Social Lubricant of the Stone Age

The trade was not purely economic; it was social. In the Neolithic, exchanging gifts was a way to forge alliances, secure marriage partners, and maintain peace between potentially rival groups. A core of high-quality obsidian was a princely gift.

The presence of "exotic" obsidian—stone from a distant source when a local one was available—hints at these social networks. Why use stone from 200km away when there is a source 50km away? The answer lies in the relationship. Using stone from a distant ally signaled a connection to that group. It was a tangible representation of a social bond, a "friendship bracelet" made of volcanic glass.

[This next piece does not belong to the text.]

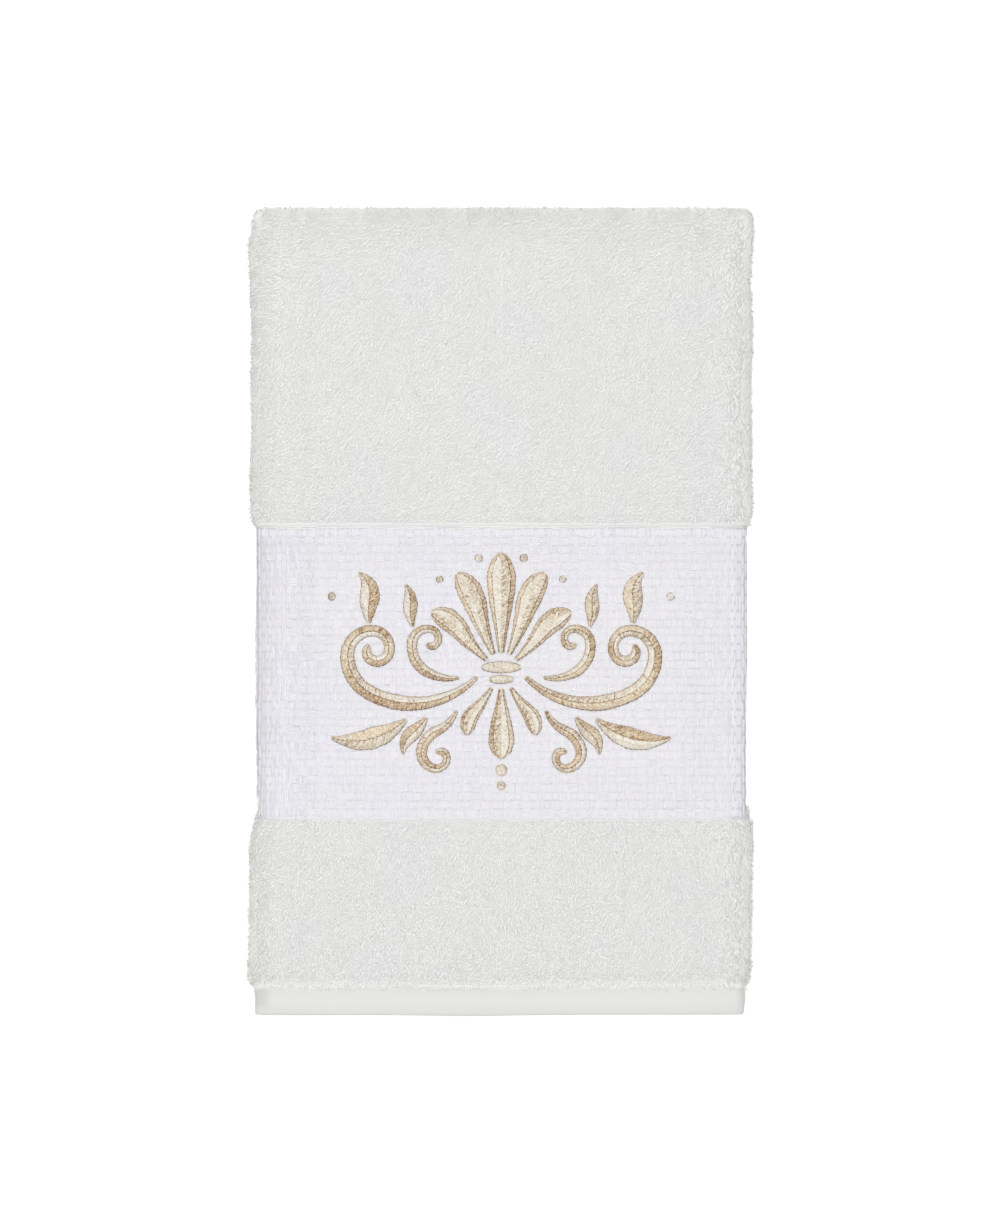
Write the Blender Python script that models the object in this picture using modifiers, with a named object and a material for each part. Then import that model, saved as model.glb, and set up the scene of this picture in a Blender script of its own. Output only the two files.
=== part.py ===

Furthermore, the technology itself traveled. The spread of pressure-flaking techniques alongside the raw material suggests the movement of ideas and experts, not just stones. It implies a shared "community of practice" that spanned the entire region, unifying distinct tribal groups under a common technological umbrella.

The Legacy of the Glass Routes

The obsidian trade routes of the Shulaveri-Shomu laid the groundwork for the future of the Caucasus. The paths worn by Neolithic obsidian traders eventually became the tracks for the Kura-Araxes culture that followed, and later, the metal trade routes of the Bronze Age. When the Silk Road eventually wove its way through these valleys millennia later, it was following the topographical logic first exploited by these early stone-knappers.

Today, as we analyze these glassy artifacts in sterile laboratories, we are connecting with a vibrant, mobile, and sophisticated ancient society. The Shulaveri obsidian is more than just debris; it is a map of human ambition, proving that even 7,000 years ago, no community stood truly alone. The Caucasus was a beating heart of connection, pumping its lifeblood of black glass across the arteries of the ancient world.